Rows from a 3D modeling dataset:
____________________
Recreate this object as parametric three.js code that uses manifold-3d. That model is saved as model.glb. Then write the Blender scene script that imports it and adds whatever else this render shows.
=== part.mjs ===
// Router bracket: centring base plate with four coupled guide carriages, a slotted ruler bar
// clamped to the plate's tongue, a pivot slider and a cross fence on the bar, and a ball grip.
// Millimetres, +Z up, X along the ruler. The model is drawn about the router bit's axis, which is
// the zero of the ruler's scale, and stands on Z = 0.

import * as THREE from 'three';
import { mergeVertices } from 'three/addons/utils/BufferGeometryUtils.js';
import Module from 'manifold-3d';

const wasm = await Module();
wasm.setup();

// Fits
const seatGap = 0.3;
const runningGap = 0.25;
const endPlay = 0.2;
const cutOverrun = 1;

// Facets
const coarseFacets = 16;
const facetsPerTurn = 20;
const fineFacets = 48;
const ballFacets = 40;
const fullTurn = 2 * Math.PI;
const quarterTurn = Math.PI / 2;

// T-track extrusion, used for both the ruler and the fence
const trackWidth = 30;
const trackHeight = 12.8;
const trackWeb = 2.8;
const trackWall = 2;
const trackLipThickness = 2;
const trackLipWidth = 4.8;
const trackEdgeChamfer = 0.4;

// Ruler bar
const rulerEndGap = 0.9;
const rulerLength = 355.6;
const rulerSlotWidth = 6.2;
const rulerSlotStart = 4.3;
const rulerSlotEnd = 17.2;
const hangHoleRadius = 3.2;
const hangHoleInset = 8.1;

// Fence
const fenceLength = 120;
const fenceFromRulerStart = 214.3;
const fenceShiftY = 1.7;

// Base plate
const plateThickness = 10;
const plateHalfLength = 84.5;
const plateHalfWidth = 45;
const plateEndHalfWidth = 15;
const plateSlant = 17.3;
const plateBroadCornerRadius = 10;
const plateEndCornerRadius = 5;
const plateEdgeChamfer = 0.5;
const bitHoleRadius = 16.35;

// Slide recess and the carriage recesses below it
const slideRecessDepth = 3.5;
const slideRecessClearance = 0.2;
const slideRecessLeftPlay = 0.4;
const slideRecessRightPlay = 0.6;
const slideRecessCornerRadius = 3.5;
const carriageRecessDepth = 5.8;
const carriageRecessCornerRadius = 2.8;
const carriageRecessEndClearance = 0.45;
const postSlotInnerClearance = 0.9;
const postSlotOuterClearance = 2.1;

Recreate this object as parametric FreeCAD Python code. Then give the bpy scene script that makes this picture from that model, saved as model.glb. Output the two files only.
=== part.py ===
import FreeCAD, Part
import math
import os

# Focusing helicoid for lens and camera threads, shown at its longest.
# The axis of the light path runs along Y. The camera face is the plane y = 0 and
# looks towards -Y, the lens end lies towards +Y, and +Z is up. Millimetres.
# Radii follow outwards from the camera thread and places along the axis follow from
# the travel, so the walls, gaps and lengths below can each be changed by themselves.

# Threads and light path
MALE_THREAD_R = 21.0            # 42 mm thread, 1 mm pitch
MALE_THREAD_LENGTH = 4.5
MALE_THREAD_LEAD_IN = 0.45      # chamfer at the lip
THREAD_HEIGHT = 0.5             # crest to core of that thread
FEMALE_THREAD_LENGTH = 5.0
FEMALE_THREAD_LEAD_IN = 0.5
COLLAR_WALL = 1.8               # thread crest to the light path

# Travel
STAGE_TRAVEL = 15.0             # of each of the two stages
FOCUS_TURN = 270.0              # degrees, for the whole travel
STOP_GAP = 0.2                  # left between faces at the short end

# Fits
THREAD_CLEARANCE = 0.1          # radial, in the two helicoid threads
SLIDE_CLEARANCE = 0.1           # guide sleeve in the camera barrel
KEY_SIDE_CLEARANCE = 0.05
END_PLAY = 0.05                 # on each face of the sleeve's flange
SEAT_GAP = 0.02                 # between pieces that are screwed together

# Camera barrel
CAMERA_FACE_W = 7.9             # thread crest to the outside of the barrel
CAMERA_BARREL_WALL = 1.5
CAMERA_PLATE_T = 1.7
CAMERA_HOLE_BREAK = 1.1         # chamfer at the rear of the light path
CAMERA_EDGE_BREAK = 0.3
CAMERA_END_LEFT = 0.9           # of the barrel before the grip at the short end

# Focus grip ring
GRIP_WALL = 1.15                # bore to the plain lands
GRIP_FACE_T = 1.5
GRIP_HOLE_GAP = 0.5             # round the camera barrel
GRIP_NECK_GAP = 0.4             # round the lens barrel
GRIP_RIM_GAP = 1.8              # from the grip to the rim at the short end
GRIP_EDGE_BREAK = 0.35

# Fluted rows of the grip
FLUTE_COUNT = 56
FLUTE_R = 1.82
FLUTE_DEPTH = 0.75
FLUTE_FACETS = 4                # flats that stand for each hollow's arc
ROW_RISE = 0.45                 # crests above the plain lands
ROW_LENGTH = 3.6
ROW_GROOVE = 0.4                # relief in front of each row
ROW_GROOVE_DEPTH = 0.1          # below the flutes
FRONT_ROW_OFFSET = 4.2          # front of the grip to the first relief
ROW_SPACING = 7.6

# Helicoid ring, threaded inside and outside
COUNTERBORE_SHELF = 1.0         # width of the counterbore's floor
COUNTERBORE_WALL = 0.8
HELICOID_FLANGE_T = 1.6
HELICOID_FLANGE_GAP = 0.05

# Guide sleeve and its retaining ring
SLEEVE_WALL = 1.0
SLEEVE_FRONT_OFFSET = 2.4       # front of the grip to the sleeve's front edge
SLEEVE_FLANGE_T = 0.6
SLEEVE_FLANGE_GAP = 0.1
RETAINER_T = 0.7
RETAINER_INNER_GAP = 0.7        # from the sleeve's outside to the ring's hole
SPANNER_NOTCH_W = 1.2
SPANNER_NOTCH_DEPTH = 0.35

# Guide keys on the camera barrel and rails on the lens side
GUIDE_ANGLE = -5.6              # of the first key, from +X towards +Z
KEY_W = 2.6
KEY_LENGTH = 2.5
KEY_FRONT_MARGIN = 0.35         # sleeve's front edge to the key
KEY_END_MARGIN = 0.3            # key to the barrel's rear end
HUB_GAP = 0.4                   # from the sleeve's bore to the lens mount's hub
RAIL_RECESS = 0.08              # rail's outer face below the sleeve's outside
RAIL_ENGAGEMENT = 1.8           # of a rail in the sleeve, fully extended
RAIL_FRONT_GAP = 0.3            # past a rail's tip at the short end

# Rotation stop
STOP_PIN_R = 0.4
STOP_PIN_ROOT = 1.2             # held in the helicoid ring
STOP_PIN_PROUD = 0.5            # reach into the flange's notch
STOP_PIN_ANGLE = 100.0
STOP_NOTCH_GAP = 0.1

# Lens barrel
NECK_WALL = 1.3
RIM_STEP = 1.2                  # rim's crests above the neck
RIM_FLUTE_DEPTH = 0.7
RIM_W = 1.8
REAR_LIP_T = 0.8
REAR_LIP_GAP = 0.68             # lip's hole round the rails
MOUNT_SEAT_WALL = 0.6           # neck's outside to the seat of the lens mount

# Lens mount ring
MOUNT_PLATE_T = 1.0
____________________
Retype all the material above precisely, with no line left out.

* _ANSWER FOR THE TASK_:
Recreate this object as parametric three.js code that uses manifold-3d. That model is saved as model.glb. Then write the Blender scene script that imports it and adds whatever else this render shows.
=== part.mjs ===
// Router bracket: centring base plate with four coupled guide carriages, a slotted ruler bar
// clamped to the plate's tongue, a pivot slider and a cross fence on the bar, and a ball grip.
// Millimetres, +Z up, X along the ruler. The model is drawn about the router bit's axis, which is
// the zero of the ruler's scale, and stands on Z = 0.

import * as THREE from 'three';
import { mergeVertices } from 'three/addons/utils/BufferGeometryUtils.js';
import Module from 'manifold-3d';

const wasm = await Module();
wasm.setup();

// Fits
const seatGap = 0.3;
const runningGap = 0.25;
const endPlay = 0.2;
const cutOverrun = 1;

// Facets
const coarseFacets = 16;
const facetsPerTurn = 20;
const fineFacets = 48;
const ballFacets = 40;
const fullTurn = 2 * Math.PI;
const quarterTurn = Math.PI / 2;

// T-track extrusion, used for both the ruler and the fence
const trackWidth = 30;
const trackHeight = 12.8;
const trackWeb = 2.8;
const trackWall = 2;
const trackLipThickness = 2;
const trackLipWidth = 4.8;
const trackEdgeChamfer = 0.4;

// Ruler bar
const rulerEndGap = 0.9;
const rulerLength = 355.6;
const rulerSlotWidth = 6.2;
const rulerSlotStart = 4.3;
const rulerSlotEnd = 17.2;
const hangHoleRadius = 3.2;
const hangHoleInset = 8.1;

// Fence
const fenceLength = 120;
const fenceFromRulerStart = 214.3;
const fenceShiftY = 1.7;

// Base plate
const plateThickness = 10;
const plateHalfLength = 84.5;
const plateHalfWidth = 45;
const plateEndHalfWidth = 15;
const plateSlant = 17.3;
const plateBroadCornerRadius = 10;
const plateEndCornerRadius = 5;
const plateEdgeChamfer = 0.5;
const bitHoleRadius = 16.35;

// Slide recess and the carriage recesses below it
const slideRecessDepth = 3.5;
const slideRecessClearance = 0.2;
const slideRecessLeftPlay = 0.4;
const slideRecessRightPlay = 0.6;
const slideRecessCornerRadius = 3.5;
const carriageRecessDepth = 5.8;
const carriageRecessCornerRadius = 2.8;
const carriageRecessEndClearance = 0.45;
const postSlotInnerClearance = 0.9;
const postSlotOuterClearance = 2.1;

Recreate this object as parametric FreeCAD Python code. Then give the bpy scene script that makes this picture from that model, saved as model.glb. Output the two files only.
=== part.py ===
import FreeCAD, Part
import math
import os

# Focusing helicoid for lens and camera threads, shown at its longest.
# The axis of the light path runs along Y. The camera face is the plane y = 0 and
# looks towards -Y, the lens end lies towards +Y, and +Z is up. Millimetres.
# Radii follow outwards from the camera thread and places along the axis follow from
# the travel, so the walls, gaps and lengths below can each be changed by themselves.

# Threads and light path
MALE_THREAD_R = 21.0            # 42 mm thread, 1 mm pitch
MALE_THREAD_LENGTH = 4.5
MALE_THREAD_LEAD_IN = 0.45      # chamfer at the lip
THREAD_HEIGHT = 0.5             # crest to core of that thread
FEMALE_THREAD_LENGTH = 5.0
FEMALE_THREAD_LEAD_IN = 0.5
COLLAR_WALL = 1.8               # thread crest to the light path

# Travel
STAGE_TRAVEL = 15.0             # of each of the two stages
FOCUS_TURN = 270.0              # degrees, for the whole travel
STOP_GAP = 0.2                  # left between faces at the short end

# Fits
THREAD_CLEARANCE = 0.1          # radial, in the two helicoid threads
SLIDE_CLEARANCE = 0.1           # guide sleeve in the camera barrel
KEY_SIDE_CLEARANCE = 0.05
END_PLAY = 0.05                 # on each face of the sleeve's flange
SEAT_GAP = 0.02                 # between pieces that are screwed together

# Camera barrel
CAMERA_FACE_W = 7.9             # thread crest to the outside of the barrel
CAMERA_BARREL_WALL = 1.5
CAMERA_PLATE_T = 1.7
CAMERA_HOLE_BREAK = 1.1         # chamfer at the rear of the light path
CAMERA_EDGE_BREAK = 0.3
CAMERA_END_LEFT = 0.9           # of the barrel before the grip at the short end

# Focus grip ring
GRIP_WALL = 1.15                # bore to the plain lands
GRIP_FACE_T = 1.5
GRIP_HOLE_GAP = 0.5             # round the camera barrel
GRIP_NECK_GAP = 0.4             # round the lens barrel
GRIP_RIM_GAP = 1.8              # from the grip to the rim at the short end
GRIP_EDGE_BREAK = 0.35

# Fluted rows of the grip
FLUTE_COUNT = 56
FLUTE_R = 1.82
FLUTE_DEPTH = 0.75
FLUTE_FACETS = 4                # flats that stand for each hollow's arc
ROW_RISE = 0.45                 # crests above the plain lands
ROW_LENGTH = 3.6
ROW_GROOVE = 0.4                # relief in front of each row
ROW_GROOVE_DEPTH = 0.1          # below the flutes
FRONT_ROW_OFFSET = 4.2          # front of the grip to the first relief
ROW_SPACING = 7.6

# Helicoid ring, threaded inside and outside
COUNTERBORE_SHELF = 1.0         # width of the counterbore's floor
COUNTERBORE_WALL = 0.8
HELICOID_FLANGE_T = 1.6
HELICOID_FLANGE_GAP = 0.05

# Guide sleeve and its retaining ring
SLEEVE_WALL = 1.0
SLEEVE_FRONT_OFFSET = 2.4       # front of the grip to the sleeve's front edge
SLEEVE_FLANGE_T = 0.6
SLEEVE_FLANGE_GAP = 0.1
RETAINER_T = 0.7
RETAINER_INNER_GAP = 0.7        # from the sleeve's outside to the ring's hole
SPANNER_NOTCH_W = 1.2
SPANNER_NOTCH_DEPTH = 0.35

# Guide keys on the camera barrel and rails on the lens side
GUIDE_ANGLE = -5.6              # of the first key, from +X towards +Z
KEY_W = 2.6
KEY_LENGTH = 2.5
KEY_FRONT_MARGIN = 0.35         # sleeve's front edge to the key
KEY_END_MARGIN = 0.3            # key to the barrel's rear end
HUB_GAP = 0.4                   # from the sleeve's bore to the lens mount's hub
RAIL_RECESS = 0.08              # rail's outer face below the sleeve's outside
RAIL_ENGAGEMENT = 1.8           # of a rail in the sleeve, fully extended
RAIL_FRONT_GAP = 0.3            # past a rail's tip at the short end

# Rotation stop
STOP_PIN_R = 0.4
STOP_PIN_ROOT = 1.2             # held in the helicoid ring
STOP_PIN_PROUD = 0.5            # reach into the flange's notch
STOP_PIN_ANGLE = 100.0
STOP_NOTCH_GAP = 0.1

# Lens barrel
NECK_WALL = 1.3
RIM_STEP = 1.2                  # rim's crests above the neck
RIM_FLUTE_DEPTH = 0.7
RIM_W = 1.8
REAR_LIP_T = 0.8
REAR_LIP_GAP = 0.68             # lip's hole round the rails
MOUNT_SEAT_WALL = 0.6           # neck's outside to the seat of the lens mount

# Lens mount ring
MOUNT_PLATE_T = 1.0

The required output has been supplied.